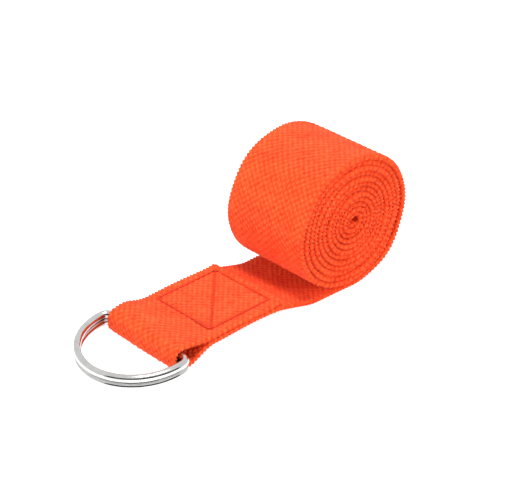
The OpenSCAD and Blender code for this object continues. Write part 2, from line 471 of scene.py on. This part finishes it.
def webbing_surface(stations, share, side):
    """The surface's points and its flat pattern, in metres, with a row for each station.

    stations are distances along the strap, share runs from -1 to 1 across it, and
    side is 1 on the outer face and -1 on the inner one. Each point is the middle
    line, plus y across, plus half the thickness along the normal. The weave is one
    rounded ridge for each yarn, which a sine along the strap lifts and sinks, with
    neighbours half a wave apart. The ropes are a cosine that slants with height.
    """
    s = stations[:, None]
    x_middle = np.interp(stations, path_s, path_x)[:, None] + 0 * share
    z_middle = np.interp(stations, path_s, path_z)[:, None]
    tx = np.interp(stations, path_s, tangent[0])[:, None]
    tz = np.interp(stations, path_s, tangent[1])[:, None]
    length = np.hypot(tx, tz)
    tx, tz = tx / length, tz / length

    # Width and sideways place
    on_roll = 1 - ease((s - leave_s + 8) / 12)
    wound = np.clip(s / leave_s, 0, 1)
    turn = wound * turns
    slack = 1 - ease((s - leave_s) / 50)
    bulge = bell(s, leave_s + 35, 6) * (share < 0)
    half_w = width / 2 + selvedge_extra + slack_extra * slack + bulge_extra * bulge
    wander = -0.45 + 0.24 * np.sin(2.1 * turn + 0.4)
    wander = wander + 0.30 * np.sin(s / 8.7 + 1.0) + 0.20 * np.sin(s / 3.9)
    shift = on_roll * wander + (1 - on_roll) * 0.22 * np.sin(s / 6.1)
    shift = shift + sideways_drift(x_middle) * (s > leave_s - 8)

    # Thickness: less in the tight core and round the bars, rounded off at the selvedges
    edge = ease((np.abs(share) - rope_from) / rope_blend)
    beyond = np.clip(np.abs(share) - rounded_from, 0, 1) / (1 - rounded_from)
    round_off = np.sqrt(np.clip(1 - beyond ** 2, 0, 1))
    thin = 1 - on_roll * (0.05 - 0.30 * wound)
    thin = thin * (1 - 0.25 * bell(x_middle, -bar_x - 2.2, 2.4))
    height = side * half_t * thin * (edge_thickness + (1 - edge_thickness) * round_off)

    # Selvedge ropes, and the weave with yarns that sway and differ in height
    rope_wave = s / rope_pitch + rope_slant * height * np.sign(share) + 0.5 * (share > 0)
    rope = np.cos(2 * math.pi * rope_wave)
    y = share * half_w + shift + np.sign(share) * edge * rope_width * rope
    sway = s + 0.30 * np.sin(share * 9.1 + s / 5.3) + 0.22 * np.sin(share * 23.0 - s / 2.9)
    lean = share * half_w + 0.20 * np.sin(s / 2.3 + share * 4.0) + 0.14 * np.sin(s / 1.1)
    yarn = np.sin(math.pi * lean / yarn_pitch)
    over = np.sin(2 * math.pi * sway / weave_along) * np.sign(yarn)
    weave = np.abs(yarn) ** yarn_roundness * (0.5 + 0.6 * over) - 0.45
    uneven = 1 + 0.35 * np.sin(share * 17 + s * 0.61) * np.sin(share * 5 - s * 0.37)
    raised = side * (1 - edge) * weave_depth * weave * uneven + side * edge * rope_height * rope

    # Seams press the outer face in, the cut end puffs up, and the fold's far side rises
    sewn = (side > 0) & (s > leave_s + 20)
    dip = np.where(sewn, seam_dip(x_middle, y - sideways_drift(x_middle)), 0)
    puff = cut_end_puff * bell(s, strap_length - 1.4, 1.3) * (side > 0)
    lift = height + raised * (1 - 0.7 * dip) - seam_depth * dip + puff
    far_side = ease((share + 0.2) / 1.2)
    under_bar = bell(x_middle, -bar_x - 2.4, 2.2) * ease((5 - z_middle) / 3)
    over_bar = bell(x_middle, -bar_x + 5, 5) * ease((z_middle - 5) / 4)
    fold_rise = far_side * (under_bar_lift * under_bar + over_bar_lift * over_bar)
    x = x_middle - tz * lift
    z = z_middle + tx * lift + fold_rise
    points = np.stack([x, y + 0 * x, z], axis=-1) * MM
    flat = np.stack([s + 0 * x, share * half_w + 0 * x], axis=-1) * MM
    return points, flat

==

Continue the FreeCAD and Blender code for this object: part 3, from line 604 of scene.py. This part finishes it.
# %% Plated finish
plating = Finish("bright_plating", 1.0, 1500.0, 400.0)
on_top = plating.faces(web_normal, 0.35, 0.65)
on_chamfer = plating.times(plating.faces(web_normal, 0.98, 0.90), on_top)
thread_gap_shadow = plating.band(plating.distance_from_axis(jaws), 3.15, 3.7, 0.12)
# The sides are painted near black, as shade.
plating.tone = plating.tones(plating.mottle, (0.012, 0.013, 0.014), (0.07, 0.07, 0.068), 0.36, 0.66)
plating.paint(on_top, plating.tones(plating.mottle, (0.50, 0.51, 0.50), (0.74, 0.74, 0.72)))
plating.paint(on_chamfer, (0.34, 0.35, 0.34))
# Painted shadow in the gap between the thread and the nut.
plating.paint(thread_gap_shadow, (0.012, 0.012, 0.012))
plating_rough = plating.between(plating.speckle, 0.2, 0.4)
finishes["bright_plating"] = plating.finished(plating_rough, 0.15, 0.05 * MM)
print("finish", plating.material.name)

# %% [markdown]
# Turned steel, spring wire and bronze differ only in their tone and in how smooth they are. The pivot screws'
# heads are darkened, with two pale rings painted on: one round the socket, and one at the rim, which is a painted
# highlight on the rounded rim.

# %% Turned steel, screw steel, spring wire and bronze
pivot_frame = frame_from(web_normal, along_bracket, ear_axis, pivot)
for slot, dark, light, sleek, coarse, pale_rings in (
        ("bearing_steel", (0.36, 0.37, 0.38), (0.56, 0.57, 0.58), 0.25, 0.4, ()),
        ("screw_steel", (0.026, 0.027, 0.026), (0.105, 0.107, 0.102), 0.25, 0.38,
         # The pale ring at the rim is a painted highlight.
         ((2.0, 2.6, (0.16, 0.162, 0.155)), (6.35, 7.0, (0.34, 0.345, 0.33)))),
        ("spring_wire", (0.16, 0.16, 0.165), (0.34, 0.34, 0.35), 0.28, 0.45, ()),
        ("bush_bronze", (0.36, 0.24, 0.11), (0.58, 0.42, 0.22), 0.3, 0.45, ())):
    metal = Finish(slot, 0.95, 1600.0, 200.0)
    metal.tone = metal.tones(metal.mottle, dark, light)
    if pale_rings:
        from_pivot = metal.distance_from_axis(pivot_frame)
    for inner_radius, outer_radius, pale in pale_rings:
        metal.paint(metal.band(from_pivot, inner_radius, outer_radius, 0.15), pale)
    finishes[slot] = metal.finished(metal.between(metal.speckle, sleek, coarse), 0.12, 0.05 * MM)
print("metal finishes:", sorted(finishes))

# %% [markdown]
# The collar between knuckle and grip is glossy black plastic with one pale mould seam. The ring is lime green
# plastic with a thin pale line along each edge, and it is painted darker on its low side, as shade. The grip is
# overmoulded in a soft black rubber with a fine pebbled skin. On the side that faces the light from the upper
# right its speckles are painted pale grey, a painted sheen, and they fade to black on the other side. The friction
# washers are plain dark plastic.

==

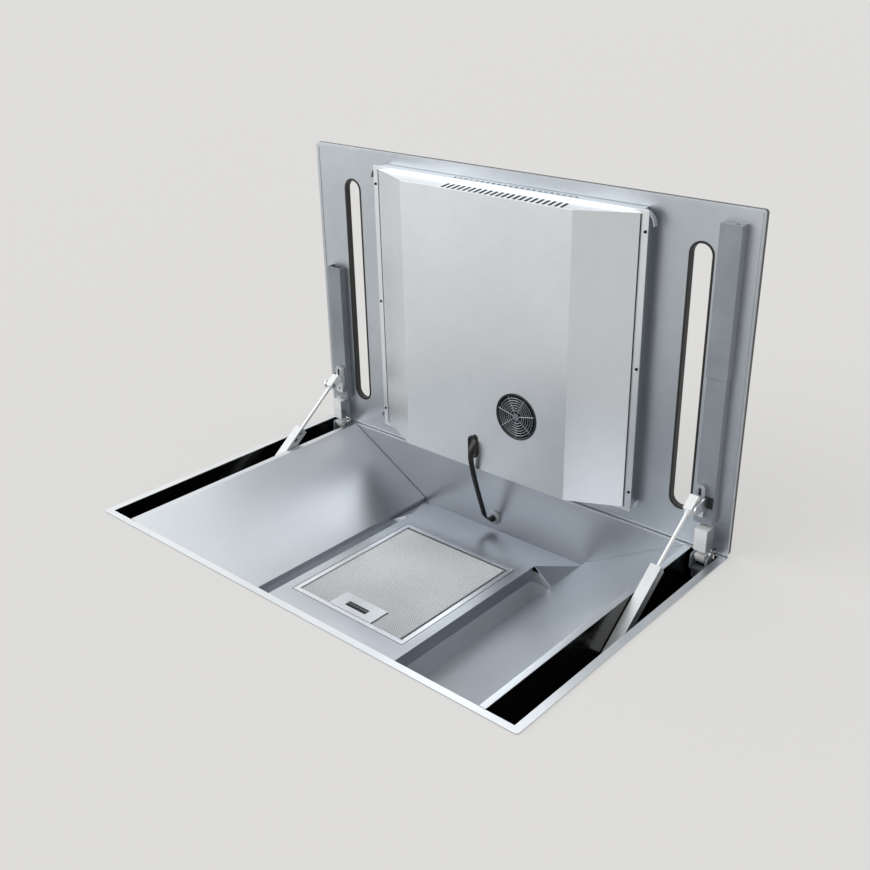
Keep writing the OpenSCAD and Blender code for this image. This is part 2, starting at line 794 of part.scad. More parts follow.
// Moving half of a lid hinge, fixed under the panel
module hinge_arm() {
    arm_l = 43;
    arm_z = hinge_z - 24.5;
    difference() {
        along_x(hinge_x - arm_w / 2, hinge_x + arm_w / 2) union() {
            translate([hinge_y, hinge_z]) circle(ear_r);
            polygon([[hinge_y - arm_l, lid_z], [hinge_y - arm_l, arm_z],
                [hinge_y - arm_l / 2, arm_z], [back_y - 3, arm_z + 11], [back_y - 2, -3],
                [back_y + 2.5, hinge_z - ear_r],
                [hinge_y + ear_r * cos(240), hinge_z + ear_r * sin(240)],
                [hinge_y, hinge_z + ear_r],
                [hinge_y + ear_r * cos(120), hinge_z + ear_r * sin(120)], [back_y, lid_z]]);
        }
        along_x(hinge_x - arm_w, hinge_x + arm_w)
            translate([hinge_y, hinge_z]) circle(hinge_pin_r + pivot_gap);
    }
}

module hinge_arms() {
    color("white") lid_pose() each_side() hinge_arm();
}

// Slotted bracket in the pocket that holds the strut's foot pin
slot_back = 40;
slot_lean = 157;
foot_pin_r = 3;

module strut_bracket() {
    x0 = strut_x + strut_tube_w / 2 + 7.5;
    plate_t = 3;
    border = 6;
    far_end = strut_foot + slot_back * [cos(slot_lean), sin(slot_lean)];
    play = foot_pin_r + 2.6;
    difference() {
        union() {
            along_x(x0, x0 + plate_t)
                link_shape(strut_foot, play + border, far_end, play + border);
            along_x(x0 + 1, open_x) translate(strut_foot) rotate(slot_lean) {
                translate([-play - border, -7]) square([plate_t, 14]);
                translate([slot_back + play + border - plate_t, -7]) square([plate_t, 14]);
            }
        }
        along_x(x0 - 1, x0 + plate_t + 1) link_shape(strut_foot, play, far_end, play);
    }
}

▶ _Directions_
Copy each line of the listing that includes "OpenSCAD".

▶ _Solution to the problem_
The OpenSCAD and Blender code for this object continues. Write part 2, from line 471 of scene.py on. This part finishes it.
Keep writing the OpenSCAD and Blender code for this image. This is part 2, starting at line 794 of part.scad. More parts follow.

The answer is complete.